Bu adada mutlaka gerçek bir mürşid-i kâmil bulunacak, imamlık ve vaizlik yapacaktır. Adalı Müslümanlar bu zattan el almaya mecbur değildir. Kimin nasibi varsa intisab eder.

Bu mürşid o kadar iyi bir zat olacaktır ki, kimse onun aleyhinde bulunamayacaktır.

Mürşid hazretleri halktan para topla(ya)maz.

Adada eğitim kalitesi çok yüksek küçük bir medrese faaliyet gösterecektir. Beş hocası da yabancı olacaktır.

Medresede, iyi öğretilmek şartıyla dört yabancı dil okutulacaktır.

Adada bir İslâm mektebi olacaktır. Tedrisat Osmanlıca ve Latin hurufatıyla yapılacaktır.

Adada tesettür mecburî olacaktır.

Adada bir Mevlevî tekkesi bulunacaktır.

Adada en az otuz çeşit sanat ve zanaat olacak, ürün verilecek ve satılacaktır.

Adaya Çin’den bir porselen, seramik, toprak ustası getirilecek, Selçuklu, beylikler, Osmanlı, Bizans sanatından ilham alınarak harika sanat eserleri üretilecek, dünyanın takdirini ve beğenisini kazanacaktır.

Adada Murano’daki gibi cam sanatı bulunacaktır.

Adada, televizyon ve cep telefonu olmayacaktır.

Televizyonların ve cep telefonlarının çalışmaması için tertibat alınacaktır.

Adada seralarda çiçekçilik, fidancılık yapılacak, kaktüs, bonsai yetiştirilecektir.

Japonya’dan bir bonsai ustası (üstadı) getirilecektir.

Adadaki bütün erkekler farz namazları cemaatle kılacaktır.

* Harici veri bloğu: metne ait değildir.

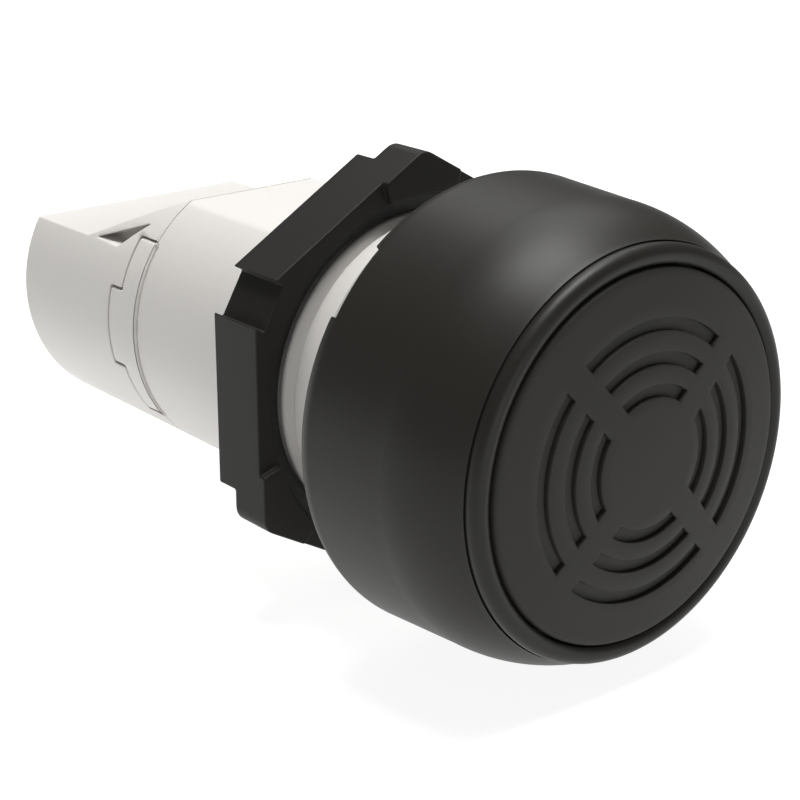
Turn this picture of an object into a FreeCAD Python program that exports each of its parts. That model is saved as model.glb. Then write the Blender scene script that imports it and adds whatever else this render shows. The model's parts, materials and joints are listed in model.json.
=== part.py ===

Adada Vehhabiler, Selefiler, reformcular, mezhepsizler, dinde yenilik ve değişim isteyenler, Fazlurrahmancılar, aktivistler, Mutezile fırkası mensupları, diğer bid’atçiler ikamet edemeyecektir.

Adada Ehl-i Sünnet ve Cemaat İslâmlığı olacak, İslâmcılık ideolojileri olmayacaktır.

Adada yalan söylemek, gıybet etmek, tecessüs etmek yasak olacaktır.

Ada işlerini halkın seçtiği erdemli muhtar ve yedi kişilik ada şûrası görecektir.

Adada hemen hemen hiç suç işlenmeyecektir. Ada âsâyiş, huzur, saadet yurdu olacaktır. Bu konuda ülkenin diğer yerlerinden çok farklı olacaktır.

Adada bisikletle seyahat edilecektir.

Randevulu olanlar hariç adaya ziyaretçi kabul edilmeyecektir.

Böyle erdemli ve örnek bir İslâm komünü kurulursa bütün müşrikler, kafirler, münafıklar, facirler, fasıklar, azgınlar hep bir ağızdan saçlarını başlarını yolarak feryat edecekler, memleket elden gidiyor diye haykıracaklar ve yıkmak için seferber olacaklardır.

Bazı sahte Müslümanlar, yarı mühtediler de erdemli adaya karşı olacaklardır.